A good policy is actually fairly specific, spelling out the reasons you bought the investments in the first place and what might prompt you to change your mind. It will also detail the anticipated returns for the portfolio as a whole over different time periods, as well as the range between the best likely result and the worst likely result. This, in turn, makes it possible for you to determine how any given stock or fund is performing, whether it's still worth holding, and whether your asset mix is still in line with your lifestyle.
The trick, of course, is to concentrate on the big picture. In most cases, you'll need to use a combination of benchmarks to measure the success of your portfolio as a whole, as well the movement of your individual investments.

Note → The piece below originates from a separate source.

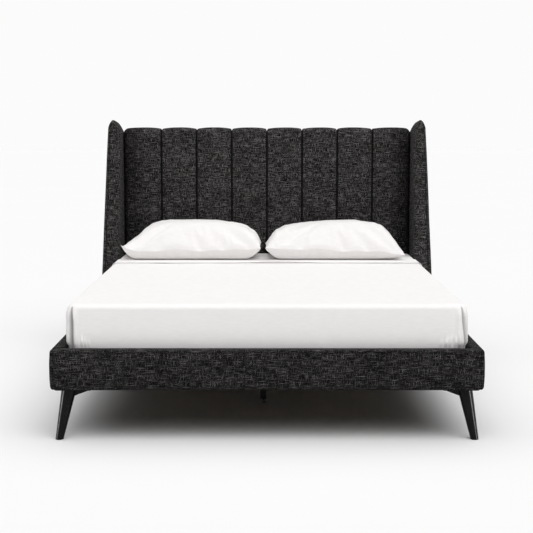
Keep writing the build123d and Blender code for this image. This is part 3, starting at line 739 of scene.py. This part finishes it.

For example, a periodic review might reveal that a fund has changed its stripes or drifted from the manager's stated style. Several fund companies, for instance, have recently changed their guidelines to allow their Canadian equity managers to really boost their foreign content. And, while that move hasn't paid off recently thanks to the dollar's rise, many managers are still taking full advantage of this new leeway, skewing the asset mix in your portfolio at the same time.
It also serves to remind you of the downside risk you said you were willing to endure when things got rough. Frankly, I think this is where many people go wrong, both underestimating their ability to weather corrections, and the amount by which their portfolio might drop when the market turns.
For example, what if your $200,000 portfolio was to shrink to $160,000 over the next year? Could you stay on track? If not, then it's just not realistic to have most of your money in equity funds -- regardless of how buoyant you might feel now.
The policy also lays out procedures for keeping things running smoothly. It might include a commitment to rebalance your portfolio annually or when it drifts from the approved asset mix by a certain margin. This will keep your asset mix -- the largest driver of returns -- steady, no matter how the different funds might perform.
Another major benefit of an IPS is that it outlines the ground rules and the advisor's role and responsibilities, including "When are you going to call me?"
The clarification of contact points, which can specify the frequency of office visits, phone calls and other forms of communication, along with how much time your advisor will devote to your account, eliminates unrealistic expectations and hurt feelings.
Finally, this blueprint exercise will help protect you from making the truly bone-headed "this time it really is different" decisions that all of us are susceptible to.